■ **Given material**
◇ ◇ ◇ ◇ ◇

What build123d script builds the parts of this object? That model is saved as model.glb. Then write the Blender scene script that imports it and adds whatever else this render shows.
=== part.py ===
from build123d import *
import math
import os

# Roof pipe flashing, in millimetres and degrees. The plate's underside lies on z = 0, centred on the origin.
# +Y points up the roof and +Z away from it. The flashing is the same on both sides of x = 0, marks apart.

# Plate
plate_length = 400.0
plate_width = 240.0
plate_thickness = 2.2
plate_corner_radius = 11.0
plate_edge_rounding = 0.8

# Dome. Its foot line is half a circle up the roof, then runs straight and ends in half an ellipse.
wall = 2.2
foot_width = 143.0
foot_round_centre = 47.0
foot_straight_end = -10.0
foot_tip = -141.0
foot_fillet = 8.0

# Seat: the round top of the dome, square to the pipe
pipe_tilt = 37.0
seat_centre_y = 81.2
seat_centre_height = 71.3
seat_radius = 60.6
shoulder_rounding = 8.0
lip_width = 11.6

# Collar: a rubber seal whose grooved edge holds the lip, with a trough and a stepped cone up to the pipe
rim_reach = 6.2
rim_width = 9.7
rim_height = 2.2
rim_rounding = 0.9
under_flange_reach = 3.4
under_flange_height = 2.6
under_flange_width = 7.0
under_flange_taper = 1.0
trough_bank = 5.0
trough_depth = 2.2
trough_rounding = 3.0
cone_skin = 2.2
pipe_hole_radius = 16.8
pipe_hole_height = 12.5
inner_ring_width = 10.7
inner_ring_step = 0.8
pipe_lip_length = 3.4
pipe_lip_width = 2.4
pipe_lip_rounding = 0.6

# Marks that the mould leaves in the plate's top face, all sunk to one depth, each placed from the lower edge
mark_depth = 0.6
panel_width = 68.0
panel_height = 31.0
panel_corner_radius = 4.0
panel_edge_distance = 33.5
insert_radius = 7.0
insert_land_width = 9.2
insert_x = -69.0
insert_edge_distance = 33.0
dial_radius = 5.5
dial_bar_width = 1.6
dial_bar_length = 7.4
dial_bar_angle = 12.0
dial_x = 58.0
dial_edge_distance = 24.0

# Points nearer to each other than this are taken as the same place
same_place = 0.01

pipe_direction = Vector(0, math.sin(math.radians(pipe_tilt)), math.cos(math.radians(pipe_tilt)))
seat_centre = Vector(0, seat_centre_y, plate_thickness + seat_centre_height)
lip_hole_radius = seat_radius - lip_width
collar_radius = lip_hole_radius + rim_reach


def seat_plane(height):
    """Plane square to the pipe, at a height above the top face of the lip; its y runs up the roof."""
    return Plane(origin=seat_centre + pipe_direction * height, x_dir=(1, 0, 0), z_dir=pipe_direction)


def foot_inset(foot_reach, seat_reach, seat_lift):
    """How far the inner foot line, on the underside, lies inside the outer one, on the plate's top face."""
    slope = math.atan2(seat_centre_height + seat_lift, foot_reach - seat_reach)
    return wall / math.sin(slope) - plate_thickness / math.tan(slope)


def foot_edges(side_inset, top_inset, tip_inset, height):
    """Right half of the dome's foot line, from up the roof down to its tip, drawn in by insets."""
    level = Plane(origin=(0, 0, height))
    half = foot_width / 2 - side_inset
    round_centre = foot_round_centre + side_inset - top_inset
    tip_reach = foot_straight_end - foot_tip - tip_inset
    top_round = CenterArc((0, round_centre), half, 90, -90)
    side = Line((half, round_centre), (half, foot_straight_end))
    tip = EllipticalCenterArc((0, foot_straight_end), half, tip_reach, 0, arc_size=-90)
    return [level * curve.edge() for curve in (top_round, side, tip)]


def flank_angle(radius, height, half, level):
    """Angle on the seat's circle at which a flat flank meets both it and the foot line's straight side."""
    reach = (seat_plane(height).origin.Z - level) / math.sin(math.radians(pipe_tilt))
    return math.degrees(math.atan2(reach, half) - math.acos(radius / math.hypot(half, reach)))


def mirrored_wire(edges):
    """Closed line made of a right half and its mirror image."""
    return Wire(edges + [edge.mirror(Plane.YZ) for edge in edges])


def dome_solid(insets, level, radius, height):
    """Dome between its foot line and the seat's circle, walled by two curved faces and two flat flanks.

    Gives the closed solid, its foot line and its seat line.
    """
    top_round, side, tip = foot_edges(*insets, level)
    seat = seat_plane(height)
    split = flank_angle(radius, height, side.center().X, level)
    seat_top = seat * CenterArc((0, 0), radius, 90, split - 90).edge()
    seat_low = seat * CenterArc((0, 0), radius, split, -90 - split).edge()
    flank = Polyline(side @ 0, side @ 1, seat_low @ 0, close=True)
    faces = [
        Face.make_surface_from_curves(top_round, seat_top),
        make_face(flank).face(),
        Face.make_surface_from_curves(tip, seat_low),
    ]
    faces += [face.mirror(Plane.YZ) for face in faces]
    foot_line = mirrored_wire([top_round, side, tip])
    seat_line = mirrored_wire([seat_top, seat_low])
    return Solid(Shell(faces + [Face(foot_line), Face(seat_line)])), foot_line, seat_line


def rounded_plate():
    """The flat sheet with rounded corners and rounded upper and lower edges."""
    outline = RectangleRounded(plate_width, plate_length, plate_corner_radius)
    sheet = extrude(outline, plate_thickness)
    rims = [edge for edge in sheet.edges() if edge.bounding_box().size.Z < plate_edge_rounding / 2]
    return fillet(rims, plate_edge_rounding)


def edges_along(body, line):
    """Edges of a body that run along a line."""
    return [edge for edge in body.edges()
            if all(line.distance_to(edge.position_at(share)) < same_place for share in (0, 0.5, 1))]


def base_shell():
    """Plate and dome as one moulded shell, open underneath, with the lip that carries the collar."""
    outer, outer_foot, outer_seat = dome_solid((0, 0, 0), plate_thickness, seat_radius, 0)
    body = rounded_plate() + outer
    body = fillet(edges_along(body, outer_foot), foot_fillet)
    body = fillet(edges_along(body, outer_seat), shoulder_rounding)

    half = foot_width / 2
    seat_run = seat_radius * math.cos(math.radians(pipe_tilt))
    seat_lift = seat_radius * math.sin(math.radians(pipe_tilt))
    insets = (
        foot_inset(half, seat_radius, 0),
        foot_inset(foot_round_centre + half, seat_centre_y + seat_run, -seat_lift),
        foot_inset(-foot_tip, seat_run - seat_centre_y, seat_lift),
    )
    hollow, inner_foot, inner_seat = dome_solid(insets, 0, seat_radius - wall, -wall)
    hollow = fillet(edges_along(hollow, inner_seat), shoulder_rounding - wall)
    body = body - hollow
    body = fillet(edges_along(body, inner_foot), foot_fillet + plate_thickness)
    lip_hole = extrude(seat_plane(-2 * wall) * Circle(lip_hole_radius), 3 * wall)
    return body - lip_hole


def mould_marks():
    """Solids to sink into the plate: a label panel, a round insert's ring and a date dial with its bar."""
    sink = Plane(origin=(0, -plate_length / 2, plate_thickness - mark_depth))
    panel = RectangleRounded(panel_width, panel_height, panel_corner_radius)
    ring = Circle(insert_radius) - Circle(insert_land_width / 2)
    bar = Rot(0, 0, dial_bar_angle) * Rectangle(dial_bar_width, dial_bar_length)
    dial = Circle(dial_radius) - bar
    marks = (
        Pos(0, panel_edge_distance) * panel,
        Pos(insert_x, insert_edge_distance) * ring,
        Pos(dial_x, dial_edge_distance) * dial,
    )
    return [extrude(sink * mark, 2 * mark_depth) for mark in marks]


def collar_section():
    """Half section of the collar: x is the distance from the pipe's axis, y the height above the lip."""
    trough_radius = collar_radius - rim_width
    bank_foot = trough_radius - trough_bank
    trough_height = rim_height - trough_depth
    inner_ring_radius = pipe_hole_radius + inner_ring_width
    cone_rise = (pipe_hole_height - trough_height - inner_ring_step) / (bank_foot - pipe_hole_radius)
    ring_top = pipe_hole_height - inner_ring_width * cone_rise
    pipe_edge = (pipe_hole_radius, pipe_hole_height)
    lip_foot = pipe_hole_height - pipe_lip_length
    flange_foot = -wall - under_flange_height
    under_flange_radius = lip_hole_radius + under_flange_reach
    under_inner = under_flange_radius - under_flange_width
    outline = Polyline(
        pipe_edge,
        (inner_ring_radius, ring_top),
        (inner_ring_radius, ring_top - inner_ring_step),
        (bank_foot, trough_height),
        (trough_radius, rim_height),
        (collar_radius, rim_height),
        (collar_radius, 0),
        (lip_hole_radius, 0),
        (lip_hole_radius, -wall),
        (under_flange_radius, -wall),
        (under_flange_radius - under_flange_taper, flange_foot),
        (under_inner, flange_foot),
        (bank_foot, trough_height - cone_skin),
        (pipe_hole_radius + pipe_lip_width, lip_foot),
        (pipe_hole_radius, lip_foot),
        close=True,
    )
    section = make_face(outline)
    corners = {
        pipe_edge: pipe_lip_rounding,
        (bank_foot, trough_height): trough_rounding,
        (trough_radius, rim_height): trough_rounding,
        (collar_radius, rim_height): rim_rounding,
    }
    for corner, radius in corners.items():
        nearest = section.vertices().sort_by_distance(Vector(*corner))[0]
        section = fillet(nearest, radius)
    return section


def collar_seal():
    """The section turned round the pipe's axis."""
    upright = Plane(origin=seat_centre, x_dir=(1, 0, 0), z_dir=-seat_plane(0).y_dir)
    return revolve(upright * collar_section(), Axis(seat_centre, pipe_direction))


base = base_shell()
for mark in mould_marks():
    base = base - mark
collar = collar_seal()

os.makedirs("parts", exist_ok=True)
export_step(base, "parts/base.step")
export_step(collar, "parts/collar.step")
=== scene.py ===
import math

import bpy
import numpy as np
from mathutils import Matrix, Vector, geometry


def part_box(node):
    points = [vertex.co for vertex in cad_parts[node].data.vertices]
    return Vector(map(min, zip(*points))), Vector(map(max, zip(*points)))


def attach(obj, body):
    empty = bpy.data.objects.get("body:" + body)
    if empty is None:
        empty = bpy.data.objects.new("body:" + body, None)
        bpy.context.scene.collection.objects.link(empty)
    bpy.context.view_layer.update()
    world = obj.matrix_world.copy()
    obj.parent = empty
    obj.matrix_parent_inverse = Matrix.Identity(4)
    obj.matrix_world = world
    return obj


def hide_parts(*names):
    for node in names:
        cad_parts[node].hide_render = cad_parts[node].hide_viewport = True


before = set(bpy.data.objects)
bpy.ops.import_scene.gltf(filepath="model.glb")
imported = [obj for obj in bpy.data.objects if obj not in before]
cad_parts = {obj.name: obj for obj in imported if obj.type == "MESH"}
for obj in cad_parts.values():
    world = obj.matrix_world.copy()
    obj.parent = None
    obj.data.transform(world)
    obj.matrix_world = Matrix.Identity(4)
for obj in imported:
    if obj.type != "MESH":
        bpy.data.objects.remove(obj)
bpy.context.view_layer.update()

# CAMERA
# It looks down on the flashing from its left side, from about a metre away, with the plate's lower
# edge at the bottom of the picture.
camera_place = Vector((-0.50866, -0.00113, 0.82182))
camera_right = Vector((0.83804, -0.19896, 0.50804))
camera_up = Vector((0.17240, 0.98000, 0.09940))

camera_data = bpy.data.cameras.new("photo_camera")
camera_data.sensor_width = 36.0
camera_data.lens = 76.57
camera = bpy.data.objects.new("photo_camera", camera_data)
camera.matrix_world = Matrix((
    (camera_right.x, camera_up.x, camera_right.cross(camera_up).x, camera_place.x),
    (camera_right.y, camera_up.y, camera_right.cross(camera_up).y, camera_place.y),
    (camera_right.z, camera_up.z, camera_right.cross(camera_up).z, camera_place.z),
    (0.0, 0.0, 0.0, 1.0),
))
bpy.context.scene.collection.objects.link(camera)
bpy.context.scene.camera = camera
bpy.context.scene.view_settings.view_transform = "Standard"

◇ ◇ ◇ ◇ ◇

■ **Task to complete**
Look above for the line containing "for node in". Output from there through the line containing "imported = [obj", exactly and inclusively.

■ **Task result**
    for node in names:
        cad_parts[node].hide_render = cad_parts[node].hide_viewport = True


before = set(bpy.data.objects)
bpy.ops.import_scene.gltf(filepath="model.glb")
imported = [obj for obj in bpy.data.objects if obj not in before]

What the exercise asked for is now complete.